Hi,

I did a quick search of the Hbase-0.1.3 and Hbase-0.2.0 code and couldn't find any constants that would provide an answer to the first of two questions. In a Google search I did find in the Hbase archive a comment that there is (was) no limit on row-key length in Hbase-0.1.x and no limit on cell size was enforced in Hbase-0.1.x other than a cell cannot be larger than the maximum region size.

So perhaps the first question I was going to ask about limits on row- key length is better changed to ask if anyone has any empirical knowledge to share whether there is some upper bound on row-key length that insures best query performance?

This question actually arises out of a second question about best practices in table design. We have a table in which each item of interest could have a key with one primary component "K1" and two additional secondary components "K2", "K3". We will be keeping "many" versions of this item, differentiated by timestamp.

Is there any knowledge out there about which of these four options would be hypothesized to generally be the highest performance design in the absence of any empirical results or odd data patterns?

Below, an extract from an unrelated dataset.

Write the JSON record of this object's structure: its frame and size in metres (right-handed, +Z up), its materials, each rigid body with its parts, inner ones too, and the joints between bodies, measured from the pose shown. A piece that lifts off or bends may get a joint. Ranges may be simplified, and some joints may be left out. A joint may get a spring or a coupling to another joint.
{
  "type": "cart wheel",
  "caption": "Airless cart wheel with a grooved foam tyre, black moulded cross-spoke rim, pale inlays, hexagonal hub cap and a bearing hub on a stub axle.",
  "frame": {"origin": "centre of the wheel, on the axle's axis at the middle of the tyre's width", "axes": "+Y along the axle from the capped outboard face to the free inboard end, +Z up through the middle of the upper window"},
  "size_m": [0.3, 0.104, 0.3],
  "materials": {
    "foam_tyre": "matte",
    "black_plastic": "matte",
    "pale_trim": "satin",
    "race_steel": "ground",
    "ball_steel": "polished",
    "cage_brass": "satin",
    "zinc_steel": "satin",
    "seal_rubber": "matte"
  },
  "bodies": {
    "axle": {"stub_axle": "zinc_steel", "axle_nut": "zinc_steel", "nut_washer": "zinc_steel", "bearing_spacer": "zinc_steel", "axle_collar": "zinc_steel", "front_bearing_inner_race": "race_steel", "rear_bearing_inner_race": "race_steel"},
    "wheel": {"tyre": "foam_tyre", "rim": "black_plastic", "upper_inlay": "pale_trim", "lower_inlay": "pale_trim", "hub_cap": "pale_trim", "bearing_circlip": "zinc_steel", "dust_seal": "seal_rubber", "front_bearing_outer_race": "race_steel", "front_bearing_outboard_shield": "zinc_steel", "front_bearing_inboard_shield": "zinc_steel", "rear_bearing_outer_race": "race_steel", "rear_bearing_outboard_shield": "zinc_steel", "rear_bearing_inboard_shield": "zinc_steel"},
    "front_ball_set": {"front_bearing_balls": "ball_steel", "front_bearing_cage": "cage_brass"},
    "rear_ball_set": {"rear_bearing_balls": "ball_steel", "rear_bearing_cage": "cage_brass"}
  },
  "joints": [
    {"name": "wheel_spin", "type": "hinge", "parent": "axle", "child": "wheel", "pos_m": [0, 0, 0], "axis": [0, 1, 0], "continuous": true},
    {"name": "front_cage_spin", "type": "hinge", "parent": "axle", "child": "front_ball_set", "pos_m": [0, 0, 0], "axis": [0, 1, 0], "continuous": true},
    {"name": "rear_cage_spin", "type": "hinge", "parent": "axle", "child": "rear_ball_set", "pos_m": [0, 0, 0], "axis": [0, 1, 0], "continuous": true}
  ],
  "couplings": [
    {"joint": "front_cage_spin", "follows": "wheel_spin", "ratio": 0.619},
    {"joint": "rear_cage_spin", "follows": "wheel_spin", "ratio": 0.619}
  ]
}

1) The row-key is the concatenation "K1::K2::K3" of the three keys with inter-key separators chosen to make regular expression matching on the components easy. The multiple copies of the item with a specific set of values for the three key components, but different time stamps, are stored as versions of the item in the row.

2) The row-key "R"is sufficient to be unique for each timestampped version of an item and the keys "K1", "K2" and "K3" for the item are columns in a single column family. In this case, each version of the item is stored in a single row, and "R" would be generated from "K1" and the timestamp in way that gives good grouping to items with the same value of "K1" under lexicographic ordering.

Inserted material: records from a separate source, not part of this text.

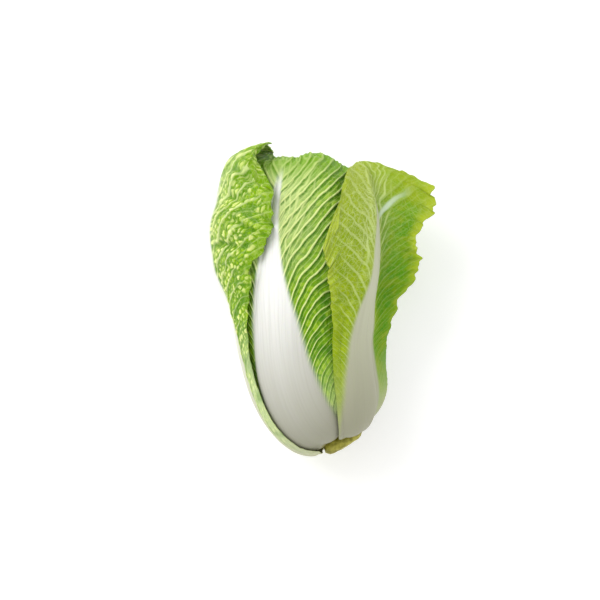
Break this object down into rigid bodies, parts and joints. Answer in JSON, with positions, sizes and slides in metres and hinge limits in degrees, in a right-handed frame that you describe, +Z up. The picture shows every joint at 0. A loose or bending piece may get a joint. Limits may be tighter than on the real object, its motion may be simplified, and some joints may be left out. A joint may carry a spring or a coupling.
{
  "type": "napa cabbage",
  "caption": "Whole head of napa cabbage lying on its side: wide white ribs, waved pale green leaves wrapped in a spiral, a leaf flaring out, and a cut stem end.",
  "frame": {"origin": "on the ground under the middle of the head's outline as it lies", "axes": "+Z up from the ground it lies on, +Y along the head from the cut stem to the leaf tips, +X towards the side on which a leaf flares out"},
  "size_m": [0.2214, 0.2986, 0.1526],
  "materials": {
    "outer_leaf": "living leaf, satin, white at the rib and green at the edge",
    "inner_leaf": "paler leaf, satin, white at the rib",
    "heart_leaf": "pale yellow crisp leaf, satin",
    "stem": "cut and dried stem, matt"
  },
  "bodies": {
    "root": {"leaf_01_left": "outer_leaf", "leaf_02_right": "outer_leaf", "leaf_03_under": "outer_leaf", "leaf_04_front": "outer_leaf", "leaf_05_flank": "outer_leaf", "leaf_06_inner": "inner_leaf", "leaf_07_inner": "inner_leaf", "leaf_08_inner": "inner_leaf", "leaf_09_inner": "inner_leaf", "leaf_10_inner": "inner_leaf", "heart": "heart_leaf", "cut_stem": "stem"}
  },
  "joints": []
}
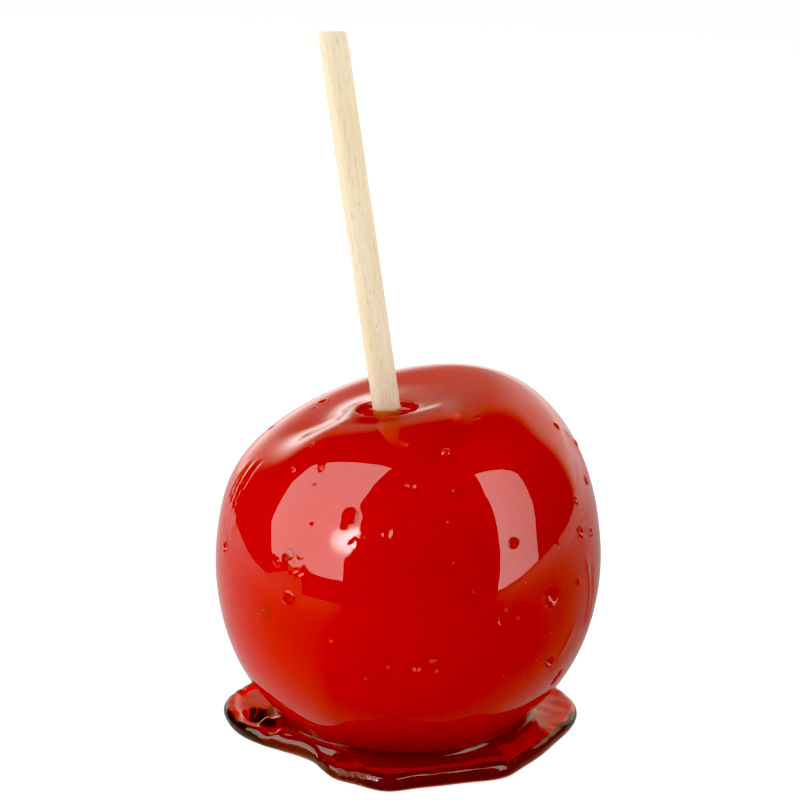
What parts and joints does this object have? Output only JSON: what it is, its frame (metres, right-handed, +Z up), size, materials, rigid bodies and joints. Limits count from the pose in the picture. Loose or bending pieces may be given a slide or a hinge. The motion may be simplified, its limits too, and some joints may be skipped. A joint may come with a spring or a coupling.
{
  "type": "toffee apple",
  "caption": "Whole apple in glossy clear red toffee, pushed onto a wooden stick and standing on the flat foot of set toffee that ran off it.",
  "frame": {"origin": "on the flat underside of the toffee foot, below the middle of the apple", "axes": "+Z up; -Y to the front, the side with the widest lip of the foot; the stick leans towards -X"},
  "size_m": [0.0849, 0.0855, 0.1579],
  "materials": {
    "stick": "plain sanded beech dowel, unfinished",
    "apple": "red apple skin, seen only through the toffee",
    "toffee": "hard-crack sugar toffee, clear deep red, mirror gloss"
  },
  "bodies": {
    "root": {"stick": "stick", "apple": "apple", "toffee": "toffee"}
  },
  "joints": []
}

3) Combining 1) and 2), where the row key is "K1::K2::K3::T" and "T" is an externally generated timestamp so that each version of each item is stored in a separate row.

4) Combining 1) and 2) differently, where the row-key "R" is generated as a 1-1 alias for "K1::K2::K3" and the keys "K1", "K2" and "K3" for the item are columns in a single column family. The multiple copies of the item with a specific set of values for the three key components, but different time stamps, are stored as versions of the item in the row.

Right now we are using 4). This is conceptually simple and works well, but before we lock this down we thought we ought to consider the other options. 1) has some attraction because it should take less space for key storage. But disk is cheap, right? 2) would seem to have has some advantages for queries. The combination would seem to be the best of both, but at the same time is not necessarily the best if 2) actually performs significantly worse than 1) for some reason related to only storing a single version per row.